|
问题描述:我想用BeautifulSoup爬取一个在<table>标签下的数据(如下所示),希望从中抽取表格里的所有数据
- <table width="100%" cellpadding="0" cellspacing="0" class="winning-lottery-table">
- <thead>
- <tr>
- <th width="33.3%"><span class="text1">期号</span><span class="text2">开奖号</span><span class="text1">十位</span><span class="text1">个位</span><span class="text1">后三</span></th>
- <th width="33.3%"><span class="text1">期号</span><span class="text2">开奖号</span><span class="text1">十位</span><span class="text1">个位</span><span class="text1">后三</span></th>
- <th><span class="text1">期号</span><span class="text2">开奖号</span><span class="text1">十位</span><span class="text1">个位</span><span class="text1">后三</span></th>
- </tr>
- </thead>
- <tbody id="cqssc_draw_list_tbody"><tr><td><span class="text1">001</span><span id="draw_td_001"><span class="text2 red_big">1 3 2 1 7</span><span class="text1">小单</span><span class="text1"><span class="orange">大</span>单</span><span class="text1">组六</span></span></td><td><span class="text1">041</span><span id="draw_td_041"><span class="text2 red_big">7 6 6 4 7</span><span class="text1">小<span class="orange">双</span></span><span class="text1"><span class="orange">大</span>单</span><span class="text1">组六</span></span></td><td><span class="text1">081</span>7 4 6</span><span class="text1">小<span class="orange">双</span></span><span class="text1"><span class="orange">大</span><span class="orange">双</span></span><span class="text1">组六</span></span></td><td><span class="text1">079</span><span id="draw_td_079"><span class="text2 red_big">5 1 3 1 3</span><span class="text1">小单</span><span class="text1">小单</span><span class="text1"><span class="orange">组三</span></span></span></td><td><span class="text1">119</span><span id="draw_td_119"></span></td></tr><tr class="bgcolor"><td><span class="text1">040</span></td></tr></tbody>
- </table>
复制代码
我的代码长这样
- # -*- coding: utf-8 -*-
- """
- Created on Fri Jan 20 15:17:21 2017
- @author: Administrator
- """
- # -*- coding: utf-8 -*-
- from bs4 import BeautifulSoup
- import urllib2
- url = "http://baidu.lecai.com/lottery/draw/sorts/cqssc.php?agentId=5591"

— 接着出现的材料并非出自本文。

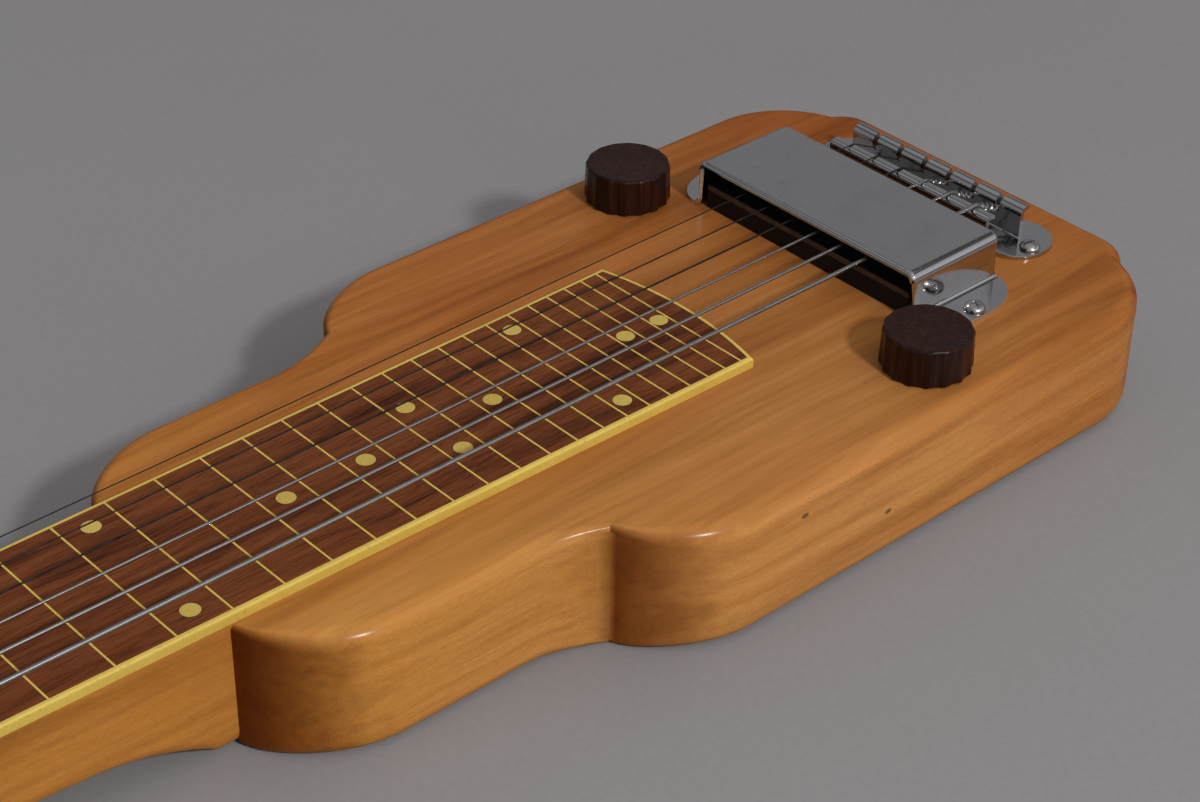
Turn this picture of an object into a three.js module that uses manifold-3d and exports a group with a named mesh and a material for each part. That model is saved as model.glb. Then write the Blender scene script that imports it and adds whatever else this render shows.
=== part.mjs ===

- response = urllib2.urlopen(url)
- soup = BeautifulSoup(response, 'html.parser')
- dt = soup.find_all('table')
- print dt
复制代码
部分结果输出如下
- [<table cellpadding="0" cellspacing="0" class="winning-lottery-table" width="100%">\n<thead>\n<tr>\n<th width="33.3%"><span class="text1">\u671f\u53f7</span><span class="text2">\u5f00\u5956\u53f7</span><span class="text1">\u5341\u4f4d</span><span class="text1">\u4e2a\u4f4d</span><span class="text1">\u540e\u4e09</span></th>\n<th width="33.3%"><span class="text1">\u671f\u53f7</span><span class="text2">\u5f00\u5956\u53f7</span><span class="text1">\u5341\u4f4d</span><span class="text1">\u4e2a\u4f4d</span><span class="text1">\u540e\u4e09</span></th>\n<th><span class="text1">\u671f\u53f7</span><span class="text2">\u5f00\u5956\u53f7</span><span class="text1">\u5341\u4f4d</span><span class="text1">\u4e2a\u4f4d</span><span class="text1">\u540e\u4e09</span></tbody>\n</table>]
- [Finished in 0.9s]
复制代码 应该是编码的问题,我想问应该怎么解决?求助各位大神!
求解决
|
|